Initially, the party leadership mused about occasionally working with Trump. But Schumer hardened his tone, after protests in his hometown New York. A protest event calling itself "What The F*ck Chuck?" declared on its Facebook page: "No appeasement, no dealmaking, no collaboration."
Tea Party similarities aren't necessarily accidental.
A group of Democratic congressional staffers published a how-to guide for protesters — based on their own frustrating experiences with the Tea Party. They offer tips for monopolizing the opposition's attention, wasting its time and resources, and forcing it to deal with nuisances instead of advancing its agenda.
"We know this because we've seen it before," said the authors of the guide titled, "Indivisible." "We saw these activists take on a popular president (Obama). ... Their ideas were wrong, cruel, and tinged with racism — and they won...
"Trump is not popular. He does not have a mandate. He does not have large congressional majorities. If a small minority in the Tea Party could stop President Obama, then we the majority can stop a petty tyrant named Trump."
One political scientist suggests this partisan see-sawing might sicken the Founding Fathers.
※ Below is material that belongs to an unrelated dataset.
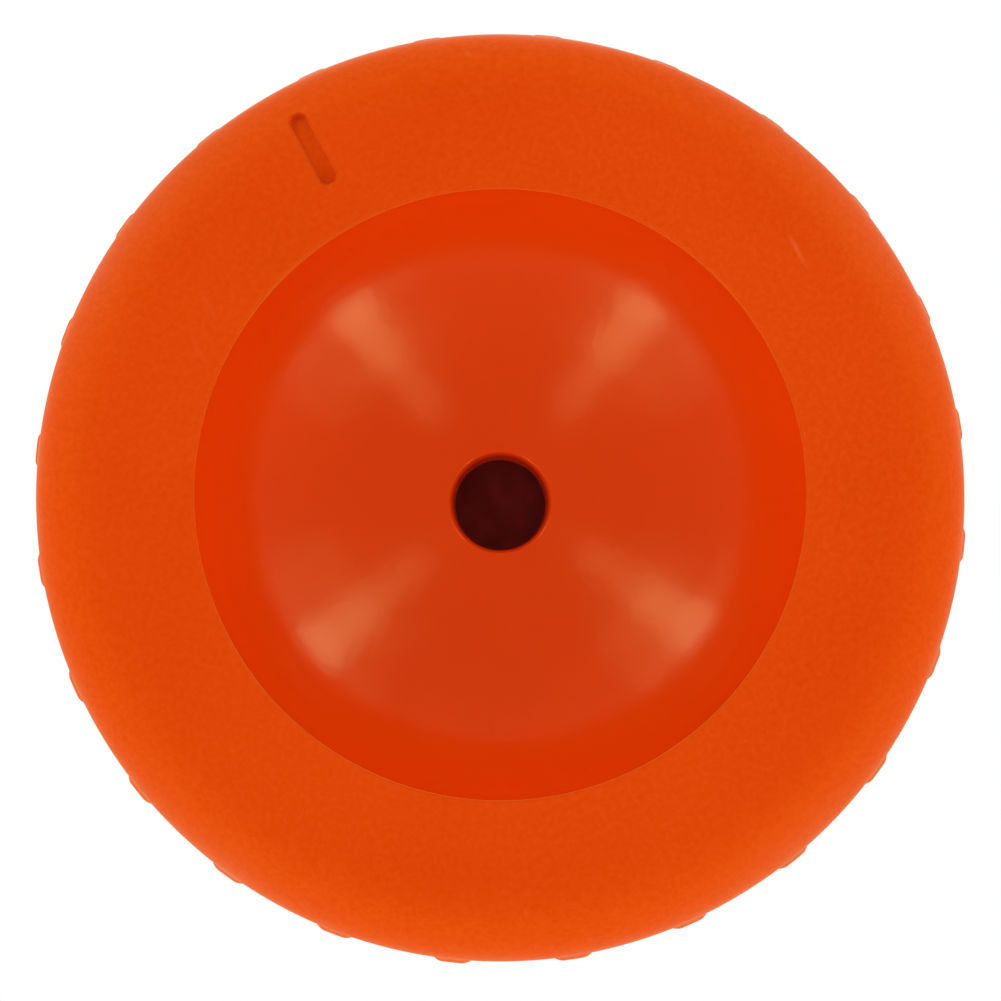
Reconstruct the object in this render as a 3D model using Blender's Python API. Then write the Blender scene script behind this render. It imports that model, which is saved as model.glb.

He points to James Madison's Federalist Paper No. 10, which begins with a warning for the young nation: resist the tendency toward political faction.
"They would probably be horrified at how partisan the institutions have become," said Rafael Jacob, an instructor at Philadelphia's Temple University and fellow at Universite du Quebec's Raoul-Dandurand chair.
"Congress was not originally designed to have members of two opposite parties, let alone two parties increasingly behaving as though they were operating in a parliamentary system (with) two highly homogeneous blocks."
A colleague of his isn't especially worried about gridlock. Lauren Bell of Randolph-Macon College worries more about the gerrymandering of congressional districts, the public's loss of faith that a vote in a national election makes a difference and an erosion of checks on partisan instincts.
"I'm less concerned ... about the state of our institutions and more concerned about the state of our politics."